Ma devo confessare che quello che del testo di oggi più mi seduce è la vicenda di Giuda, e quindi il grande tema del male e del peccato. L’esordio del discorso di Pietro ai centoventi membri della comunità ecclesiale pone un’affermazione di potenza e di delicatezza straordinarie: il mistero del Male non è esterno ed estraneo alla Parola di Dio, ma vi è compreso! La potenza della Parola è tale che essa non solo non viene “impedita” dal mistero del Male, ma anzi, il dramma del male e del peccato è partecipe attivo (e irrinunciabile?) del compimento della Parola stessa! Per questo Pietro dice:”Fratelli, era necessario che si compisse ciò che nella Scrittura fu predetto dallo Spirito Santo per bocca di Davide riguardo a Giuda…”. Io penso che la vittima e il servo del male sia quindi “dentro” all’abbraccio della Parola, e quindi – mi chiedo! – forse non abbandonato. Nulla sappiamo e possiamo dire dell’ultimo giudizio divino su ogni esistenza, ma proprio per questo è necessario muoversi con estrema cautela e con grande umiltà intellettuale e spirituale. Tra l’altro, tutto ciò è anche esperienza “interna” ad ogni persona chiamata a salvezza. Ognuno di noi, cioè, sa di dover portare – come lo è per Israele, e anche per la stessa Chiesa – l’incancellabile memoria e la consistente importanza del suo peccato, e cioè del suo cedimento al mistero negativo. E questo non solo per necessaria onestà spirituale, ma anche come interno essenziale all’evento della propria salvezza.
Le versione di Atti che oggi ascoltiamo dalla bontà di Dio è diversa da quella che della fine di Giuda ci riferisce Matteo 27,3-10. Vale la pena fare un confronto tra le due versioni. Per il nostro testo Giuda non è presentato come “il traditore”, ma come la “guida” di coloro che assalgono e arrestano il Signore. E ci ricorda, al ver.17, che questo Giuda era stato come gli altri nella stessa grazia e nello stesso compito. A me viene in mente la drammaticità che in certo senso accompagna tutta la presenza di Giuda tra i Dodici, dove quasi sempre il suo nome viene citato in rapporto al suo tradimento: Giuda il traditore. Al ver.18 sembra si parli non di un suicidio, ma di un drammatico incidente, nel campo che lui stesso ha comperato. Di lui ancora Pietro parla al ver.25, per dire che Giuda ha abbandonato il posto nel ministero e nell’apostolato “per andarsene al posto che gli spettava”; la versione letterale dice in modo più conciso e forse più delicato che Giuda andò “al suo posto”. Quale? Ma non voglio assediarvi e esasperarvi con le mie ansie.

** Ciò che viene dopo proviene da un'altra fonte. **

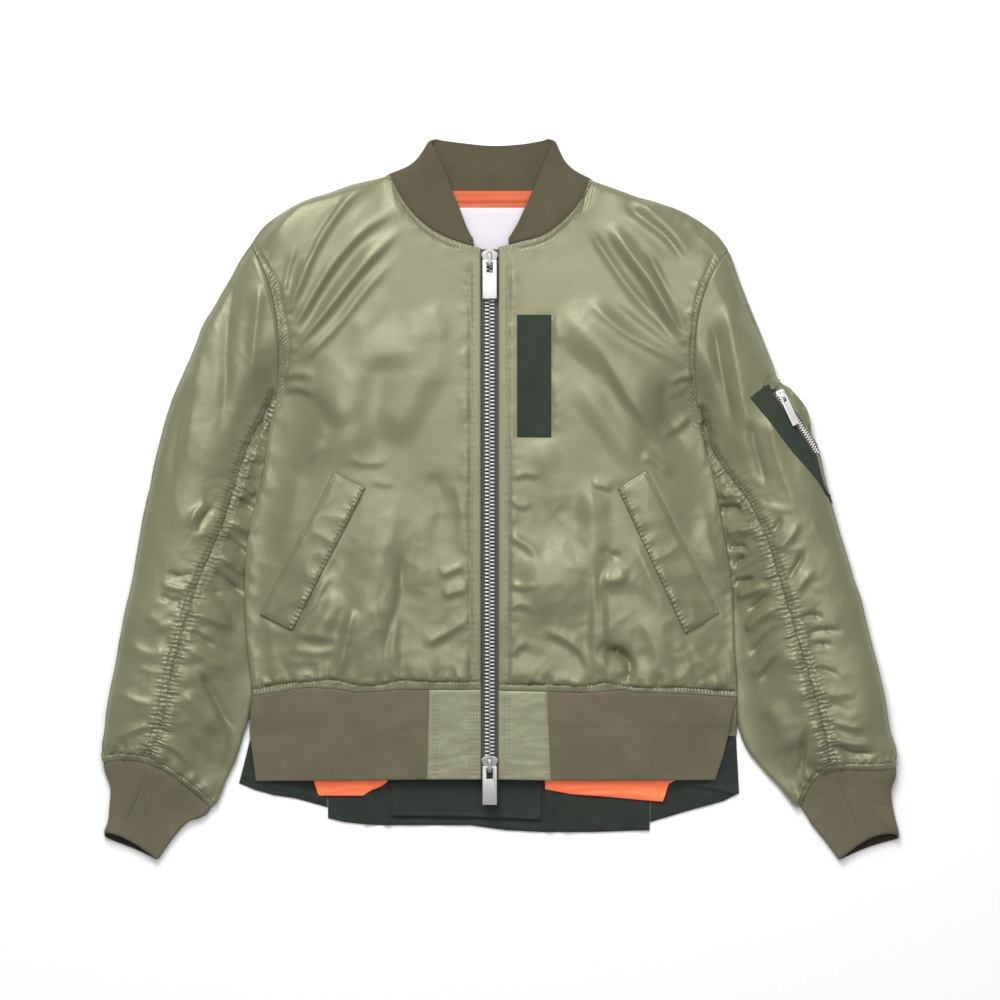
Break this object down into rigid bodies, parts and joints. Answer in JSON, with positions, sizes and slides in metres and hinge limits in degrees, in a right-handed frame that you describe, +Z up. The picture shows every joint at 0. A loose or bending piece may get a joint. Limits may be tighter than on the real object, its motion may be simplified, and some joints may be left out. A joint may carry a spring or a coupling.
{
  "type": "bomber jacket laid flat",
  "caption": "Padded satin bomber jacket laid flat and zipped, with ribbed collar, cuffs and hem, slanted pockets and a sleeve pocket.",
  "frame": {"origin": "on the surface that the jacket lies on, under the middle of the back", "axes": "+X towards the wearer's left sleeve, +Y from the hem to the collar, +Z up from the surface, out of the front"},
  "size_m": [0.7972, 0.7212, 0.0399],
  "materials": {
    "shell_nylon": "satin nylon, softly lustrous, sage green",
    "rib_knit": "matte ribbed knit, olive brown",
    "green_grosgrain": "ribbed grosgrain ribbon, dark green",
    "green_hem": "plain woven twill, dark green",
    "orange_lining": "smooth lining satin, bright orange",
    "white_label": "woven satin label, white, blank",
    "zip_tape": "herringbone zip tape, dark brown grey",
    "zip_metal": "bright nickel plate"
  },
  "bodies": {
    "jacket": {"front_right": "shell_nylon", "front_left": "shell_nylon", "back": "shell_nylon", "sleeve_right_upper": "shell_nylon", "sleeve_right_under": "shell_nylon", "sleeve_left_upper": "shell_nylon", "sleeve_left_under": "shell_nylon", "hem_block_right": "shell_nylon", "hem_block_left": "shell_nylon", "pocket_welt_right": "shell_nylon", "pocket_welt_left": "shell_nylon", "sleeve_pocket_tab": "shell_nylon", "collar": "rib_knit", "hem_rib_right": "rib_knit", "hem_rib_left": "rib_knit", "cuff_right": "rib_knit", "cuff_left": "rib_knit", "chest_ribbon": "green_grosgrain", "sleeve_pocket_band": "green_grosgrain", "back_hem_side_right": "green_hem", "back_hem_side_left": "green_hem", "back_hem_pleat": "green_hem", "back_hem_box_pleat": "green_hem", "lining_neck": "orange_lining", "lining_hem_right": "orange_lining", "lining_hem_left": "orange_lining", "neck_label": "white_label", "zip_tape_right": "zip_tape", "zip_tape_left": "zip_tape", "sleeve_pocket_tape": "zip_tape", "zip_chain": "zip_metal", "zip_slider_top": "zip_metal", "zip_slider_bottom": "zip_metal", "sleeve_pocket_chain": "zip_metal", "sleeve_pocket_slider": "zip_metal"},
    "zip_pull_top": {"zip_pull_top": "zip_metal"},
    "zip_pull_bottom": {"zip_pull_bottom": "zip_metal"},
    "sleeve_pocket_pull": {"sleeve_pocket_pull": "zip_metal"}
  },
  "joints": [
    {"name": "zip_pull_top_swing", "type": "hinge", "parent": "jacket", "child": "zip_pull_top", "pos_m": [-0.0103, 0.23806, 0.03263], "axis": [-1, 0, 0], "range_deg": [0, 150]},
    {"name": "zip_pull_bottom_swing", "type": "hinge", "parent": "jacket", "child": "zip_pull_bottom", "pos_m": [-0.0103, -0.26645, 0.02271], "axis": [-1, 0, 0], "range_deg": [0, 150]},
    {"name": "sleeve_pocket_pull_swing", "type": "hinge", "parent": "jacket", "child": "sleeve_pocket_pull", "pos_m": [0.28141, 0.10423, 0.0361], "axis": [-0.8331, -0.3605, 0.4194], "range_deg": [0, 150]}
  ]
}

La scelta e l’inserimento di un’altra persona è in ogni modo un necessario evento di risurrezione. Fa sognare in direzione della scelta dei Vescovi nella chiesa contemporanea questo incrocio tra una proposta, che non è chiaro se venga solo dagli undici o da tutti i centoventi, e la sorte, a seguito di una preghiera che vuole consegnare tutto al Signore “conoscitore del cuore di tutti”. Una piccola nota di ulteriore contentezza viene dal fatto che la sorte cada sul meno “titolato” dei due candidati.
Dio ti benedica. E tu benedicimi. Tuo. Giovanni.